Aim of the exercise: Show each line from the listing that includes the word "update".
* begin Raw data *
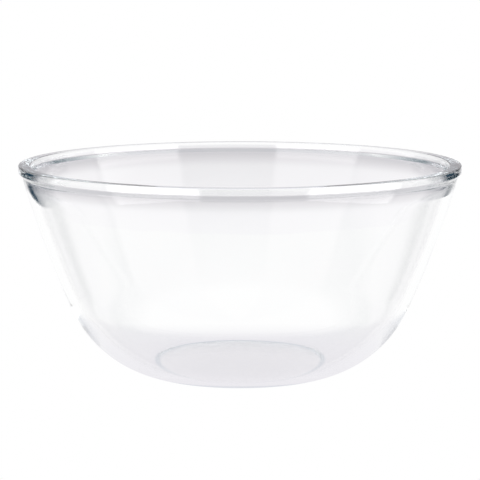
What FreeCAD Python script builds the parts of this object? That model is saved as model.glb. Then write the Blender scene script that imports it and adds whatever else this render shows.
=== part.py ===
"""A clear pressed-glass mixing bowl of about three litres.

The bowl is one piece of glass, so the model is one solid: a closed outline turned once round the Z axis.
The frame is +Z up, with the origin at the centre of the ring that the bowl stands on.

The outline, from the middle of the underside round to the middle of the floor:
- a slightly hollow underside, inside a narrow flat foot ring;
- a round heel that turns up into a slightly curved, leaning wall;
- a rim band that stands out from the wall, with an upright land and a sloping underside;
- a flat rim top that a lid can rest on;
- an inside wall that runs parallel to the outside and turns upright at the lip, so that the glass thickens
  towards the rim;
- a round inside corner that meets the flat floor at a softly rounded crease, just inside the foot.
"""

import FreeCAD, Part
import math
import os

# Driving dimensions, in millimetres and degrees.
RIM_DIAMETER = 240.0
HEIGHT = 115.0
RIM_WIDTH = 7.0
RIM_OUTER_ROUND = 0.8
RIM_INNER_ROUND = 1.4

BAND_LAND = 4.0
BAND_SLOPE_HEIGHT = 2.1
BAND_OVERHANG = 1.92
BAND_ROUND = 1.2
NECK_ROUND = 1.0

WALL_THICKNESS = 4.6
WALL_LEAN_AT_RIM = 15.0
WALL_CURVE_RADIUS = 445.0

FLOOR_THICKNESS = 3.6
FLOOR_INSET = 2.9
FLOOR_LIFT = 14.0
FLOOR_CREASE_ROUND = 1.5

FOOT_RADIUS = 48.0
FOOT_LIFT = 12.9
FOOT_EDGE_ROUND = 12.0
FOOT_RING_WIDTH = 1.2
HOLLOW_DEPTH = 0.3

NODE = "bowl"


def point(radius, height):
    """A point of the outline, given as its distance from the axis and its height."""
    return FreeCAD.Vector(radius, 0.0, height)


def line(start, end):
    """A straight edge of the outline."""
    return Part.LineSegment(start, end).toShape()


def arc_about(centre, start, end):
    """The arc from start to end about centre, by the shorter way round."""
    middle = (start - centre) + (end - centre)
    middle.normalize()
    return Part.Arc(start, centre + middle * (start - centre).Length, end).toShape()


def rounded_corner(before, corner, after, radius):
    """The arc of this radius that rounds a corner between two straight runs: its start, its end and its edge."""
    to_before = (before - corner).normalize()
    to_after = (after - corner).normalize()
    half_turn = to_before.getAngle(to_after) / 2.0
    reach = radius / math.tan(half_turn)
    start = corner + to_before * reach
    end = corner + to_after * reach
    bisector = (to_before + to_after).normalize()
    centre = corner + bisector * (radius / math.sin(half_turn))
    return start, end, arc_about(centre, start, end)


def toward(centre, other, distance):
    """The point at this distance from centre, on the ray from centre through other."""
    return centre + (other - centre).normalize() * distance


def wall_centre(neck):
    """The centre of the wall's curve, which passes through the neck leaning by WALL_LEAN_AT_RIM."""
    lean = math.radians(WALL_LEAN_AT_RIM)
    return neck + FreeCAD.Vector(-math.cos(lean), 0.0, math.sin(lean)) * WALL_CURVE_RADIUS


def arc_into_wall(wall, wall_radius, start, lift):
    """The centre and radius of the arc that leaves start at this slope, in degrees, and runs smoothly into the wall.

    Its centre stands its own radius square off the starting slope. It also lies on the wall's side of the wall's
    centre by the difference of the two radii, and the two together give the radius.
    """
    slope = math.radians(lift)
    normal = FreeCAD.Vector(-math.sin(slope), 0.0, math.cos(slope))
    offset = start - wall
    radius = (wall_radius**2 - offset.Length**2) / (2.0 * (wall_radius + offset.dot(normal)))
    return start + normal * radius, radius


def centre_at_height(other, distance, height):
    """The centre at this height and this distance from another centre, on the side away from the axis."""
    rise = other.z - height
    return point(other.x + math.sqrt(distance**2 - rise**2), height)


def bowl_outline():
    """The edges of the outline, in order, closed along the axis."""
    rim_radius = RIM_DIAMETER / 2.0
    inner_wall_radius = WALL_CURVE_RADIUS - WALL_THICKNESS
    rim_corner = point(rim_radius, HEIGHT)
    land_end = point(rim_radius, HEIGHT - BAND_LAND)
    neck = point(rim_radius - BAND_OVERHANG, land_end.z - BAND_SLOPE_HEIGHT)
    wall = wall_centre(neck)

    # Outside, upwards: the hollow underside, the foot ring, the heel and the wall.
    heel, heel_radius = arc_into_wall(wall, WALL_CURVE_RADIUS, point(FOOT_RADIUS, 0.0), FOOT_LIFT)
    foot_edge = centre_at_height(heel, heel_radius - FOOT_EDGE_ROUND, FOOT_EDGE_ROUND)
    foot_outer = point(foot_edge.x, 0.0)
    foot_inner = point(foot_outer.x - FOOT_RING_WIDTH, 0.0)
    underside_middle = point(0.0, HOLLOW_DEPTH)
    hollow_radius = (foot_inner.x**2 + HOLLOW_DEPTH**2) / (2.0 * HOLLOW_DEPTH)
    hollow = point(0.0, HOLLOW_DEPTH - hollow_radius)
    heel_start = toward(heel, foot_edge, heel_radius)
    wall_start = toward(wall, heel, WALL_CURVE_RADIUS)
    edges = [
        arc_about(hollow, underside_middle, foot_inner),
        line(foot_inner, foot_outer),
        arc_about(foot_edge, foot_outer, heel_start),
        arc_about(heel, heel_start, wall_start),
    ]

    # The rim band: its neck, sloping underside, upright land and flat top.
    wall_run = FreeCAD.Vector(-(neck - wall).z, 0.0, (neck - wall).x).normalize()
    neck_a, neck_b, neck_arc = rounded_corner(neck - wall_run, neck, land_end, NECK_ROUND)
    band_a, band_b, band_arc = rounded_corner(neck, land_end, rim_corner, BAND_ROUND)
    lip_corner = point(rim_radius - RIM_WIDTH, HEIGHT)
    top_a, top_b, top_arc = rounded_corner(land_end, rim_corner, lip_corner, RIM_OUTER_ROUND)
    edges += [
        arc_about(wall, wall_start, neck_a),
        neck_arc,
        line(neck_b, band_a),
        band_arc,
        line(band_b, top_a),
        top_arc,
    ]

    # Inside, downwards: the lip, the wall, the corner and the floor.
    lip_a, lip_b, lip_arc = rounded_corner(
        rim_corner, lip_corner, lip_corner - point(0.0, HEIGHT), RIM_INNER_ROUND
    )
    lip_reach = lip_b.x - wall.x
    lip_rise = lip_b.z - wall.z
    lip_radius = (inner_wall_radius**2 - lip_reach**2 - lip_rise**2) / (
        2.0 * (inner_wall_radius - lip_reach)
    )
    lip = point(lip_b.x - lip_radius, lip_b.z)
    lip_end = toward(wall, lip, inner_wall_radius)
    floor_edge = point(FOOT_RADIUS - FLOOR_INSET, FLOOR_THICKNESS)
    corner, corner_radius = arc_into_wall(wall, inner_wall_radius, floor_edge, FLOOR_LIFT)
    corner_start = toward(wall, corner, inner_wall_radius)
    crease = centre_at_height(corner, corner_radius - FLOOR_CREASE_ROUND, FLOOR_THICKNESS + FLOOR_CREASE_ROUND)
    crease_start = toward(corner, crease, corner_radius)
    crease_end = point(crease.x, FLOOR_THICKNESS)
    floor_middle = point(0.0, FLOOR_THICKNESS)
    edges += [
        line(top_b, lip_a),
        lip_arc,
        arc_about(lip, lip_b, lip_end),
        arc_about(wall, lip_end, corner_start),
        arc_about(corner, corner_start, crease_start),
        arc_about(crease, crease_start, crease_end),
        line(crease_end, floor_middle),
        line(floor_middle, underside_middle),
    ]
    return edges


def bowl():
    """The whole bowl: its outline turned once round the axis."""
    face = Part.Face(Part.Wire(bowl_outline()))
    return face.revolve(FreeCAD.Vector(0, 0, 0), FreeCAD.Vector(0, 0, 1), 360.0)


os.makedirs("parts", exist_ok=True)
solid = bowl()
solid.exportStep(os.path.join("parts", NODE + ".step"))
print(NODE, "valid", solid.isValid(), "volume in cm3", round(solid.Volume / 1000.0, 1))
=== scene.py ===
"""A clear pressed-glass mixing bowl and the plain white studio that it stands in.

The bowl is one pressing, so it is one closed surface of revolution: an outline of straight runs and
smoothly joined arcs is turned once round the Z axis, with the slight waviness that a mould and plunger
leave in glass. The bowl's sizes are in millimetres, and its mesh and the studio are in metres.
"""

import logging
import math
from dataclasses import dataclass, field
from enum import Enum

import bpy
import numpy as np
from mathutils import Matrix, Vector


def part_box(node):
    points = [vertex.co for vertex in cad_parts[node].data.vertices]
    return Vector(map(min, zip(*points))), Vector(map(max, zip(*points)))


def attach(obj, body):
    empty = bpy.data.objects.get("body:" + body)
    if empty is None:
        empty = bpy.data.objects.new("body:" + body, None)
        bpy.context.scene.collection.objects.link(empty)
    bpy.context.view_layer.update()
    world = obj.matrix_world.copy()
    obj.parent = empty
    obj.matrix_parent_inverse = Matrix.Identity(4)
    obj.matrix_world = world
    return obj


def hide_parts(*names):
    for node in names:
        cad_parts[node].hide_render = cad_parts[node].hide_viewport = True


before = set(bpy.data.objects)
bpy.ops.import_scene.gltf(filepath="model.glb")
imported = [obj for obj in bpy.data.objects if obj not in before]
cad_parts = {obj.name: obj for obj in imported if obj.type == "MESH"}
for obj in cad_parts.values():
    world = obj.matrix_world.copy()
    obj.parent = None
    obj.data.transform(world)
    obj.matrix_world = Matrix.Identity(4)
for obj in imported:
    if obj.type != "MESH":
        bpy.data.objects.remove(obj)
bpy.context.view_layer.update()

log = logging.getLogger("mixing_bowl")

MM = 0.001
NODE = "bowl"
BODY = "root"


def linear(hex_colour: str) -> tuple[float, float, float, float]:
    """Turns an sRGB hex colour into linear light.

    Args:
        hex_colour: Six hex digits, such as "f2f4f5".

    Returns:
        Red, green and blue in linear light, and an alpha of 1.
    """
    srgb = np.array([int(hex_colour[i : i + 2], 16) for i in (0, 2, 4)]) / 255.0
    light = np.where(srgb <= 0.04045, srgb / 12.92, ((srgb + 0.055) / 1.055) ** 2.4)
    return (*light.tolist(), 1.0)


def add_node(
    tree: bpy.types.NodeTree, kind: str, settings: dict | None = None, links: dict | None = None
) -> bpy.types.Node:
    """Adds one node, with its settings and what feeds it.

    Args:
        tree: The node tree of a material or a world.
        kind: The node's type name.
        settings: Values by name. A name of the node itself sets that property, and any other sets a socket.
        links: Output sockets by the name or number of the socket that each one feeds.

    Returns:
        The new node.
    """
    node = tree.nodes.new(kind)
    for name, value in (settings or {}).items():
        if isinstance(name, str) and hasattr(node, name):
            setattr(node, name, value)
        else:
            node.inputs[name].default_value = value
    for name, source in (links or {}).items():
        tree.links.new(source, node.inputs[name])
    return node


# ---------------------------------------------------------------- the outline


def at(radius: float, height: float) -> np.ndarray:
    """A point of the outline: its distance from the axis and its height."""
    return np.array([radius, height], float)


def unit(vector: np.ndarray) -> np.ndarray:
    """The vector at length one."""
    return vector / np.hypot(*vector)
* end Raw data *
Exercise solution:
    bpy.context.view_layer.update()
bpy.context.view_layer.update()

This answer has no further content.